The ‘Formal Realm’ that we started off talking about is the Machine World, therefore – it’s another way of talking about the Mind-Created Simulation of Reality (which is all we ever know). The Formal Realm is an artificial (or abstract) domain that is created by machine logic, machine thinking, and we are inhabiting this domain (which we mistakenly understand to be the same thing as the world itself). The machine that we’re talking about here is the Thinking Mind, which we don’t see to be a machine, but which absolutely is.
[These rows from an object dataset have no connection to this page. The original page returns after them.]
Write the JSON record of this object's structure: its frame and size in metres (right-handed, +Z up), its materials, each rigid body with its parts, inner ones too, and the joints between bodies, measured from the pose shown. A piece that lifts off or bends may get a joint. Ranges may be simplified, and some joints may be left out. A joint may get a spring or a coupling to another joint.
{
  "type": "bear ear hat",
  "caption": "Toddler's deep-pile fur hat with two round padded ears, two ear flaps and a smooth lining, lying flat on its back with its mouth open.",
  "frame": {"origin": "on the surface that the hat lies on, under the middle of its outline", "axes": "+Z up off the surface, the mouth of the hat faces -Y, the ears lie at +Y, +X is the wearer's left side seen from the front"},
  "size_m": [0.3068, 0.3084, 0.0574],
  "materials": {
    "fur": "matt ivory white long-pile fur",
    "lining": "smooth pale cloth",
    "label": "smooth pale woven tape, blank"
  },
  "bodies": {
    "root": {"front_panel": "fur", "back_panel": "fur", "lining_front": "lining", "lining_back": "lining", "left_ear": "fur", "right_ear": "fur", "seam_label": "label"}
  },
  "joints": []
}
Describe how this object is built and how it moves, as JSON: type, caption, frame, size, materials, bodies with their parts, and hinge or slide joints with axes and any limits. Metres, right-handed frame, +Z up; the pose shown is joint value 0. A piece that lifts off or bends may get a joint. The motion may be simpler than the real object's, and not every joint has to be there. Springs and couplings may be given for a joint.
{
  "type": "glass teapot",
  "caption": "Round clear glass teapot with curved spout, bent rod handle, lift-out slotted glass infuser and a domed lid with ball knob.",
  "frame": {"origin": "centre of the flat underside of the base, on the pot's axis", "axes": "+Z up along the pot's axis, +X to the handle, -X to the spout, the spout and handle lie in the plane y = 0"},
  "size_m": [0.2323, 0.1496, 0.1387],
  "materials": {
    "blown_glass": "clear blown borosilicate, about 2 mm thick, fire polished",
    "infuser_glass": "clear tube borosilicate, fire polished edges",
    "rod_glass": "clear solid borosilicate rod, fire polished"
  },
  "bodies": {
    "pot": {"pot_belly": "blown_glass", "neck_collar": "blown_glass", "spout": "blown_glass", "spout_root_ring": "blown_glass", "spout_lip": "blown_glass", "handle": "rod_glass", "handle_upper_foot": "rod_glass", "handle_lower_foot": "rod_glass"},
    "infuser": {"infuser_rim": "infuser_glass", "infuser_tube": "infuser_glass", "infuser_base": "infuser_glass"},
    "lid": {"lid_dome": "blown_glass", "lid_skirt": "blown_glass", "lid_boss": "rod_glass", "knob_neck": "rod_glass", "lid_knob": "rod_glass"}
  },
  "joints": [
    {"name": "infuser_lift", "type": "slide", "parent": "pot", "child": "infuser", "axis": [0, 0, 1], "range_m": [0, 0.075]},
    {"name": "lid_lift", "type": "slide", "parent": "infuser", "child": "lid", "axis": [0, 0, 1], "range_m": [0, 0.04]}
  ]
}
The way thought works is quintessentially mechanical – it explains the new in terms of the old, it makes sense of the world via the procedure of ‘comparing all incoming information with its own patented template’ (which – if the machine is to continue working – must never be questioned).

 

 

In his book The Wisdom of Insecurity Alan Watts notes that

The greater part of human activity is designed to make permanent those experiences and joys which are only lovable because they are changing.

 

The reason we engage so very persistently, so very stubbornly, in this counterproductive activity is simply because we are following thought’s lead in all things. We trust the thinking mind with everything, we trust it with our lives. Thought identifies something as being good, as being valuable, as being desirable, and so it wants to make it permanent. It wants to ‘optimise the benefit’. The ‘good’ thus becomes ‘the enemy of the better’, as Jung says. We end up living in a world where we are continually defending ourselves against the new, as if ‘the new’ were something terrible, as if ‘the new’ were our mortal enemy. But ‘the new’ isn’t our mortal enemy – that’s a big, big mistake on our part. ‘The new’ is actually reality itself and there is no such thing as a good outcome when we pick a fight with the way things actually are…

 

 

When we end up living in a world that is made up of ‘things being what we think they ought to be’ rather than ‘things being what they are’ (which is to say quintessentially transient) then sterile self-contradiction becomes our fate, it becomes our whole world. That’s all there is for us. We can make positive statements about the world for sure (i.e., we can make statements that we know to be ‘definitely true’) – if that’s what we want to do – but every time we come out with a ‘definitely true statement’ we also invoke (without knowing it) the corresponding opposite to that statement, the reverse proposition to that statement. We can escape from the Unitary Movement that is reality if we want to, but only at the price of being continually crucified in the ‘World of Warring Opposites’.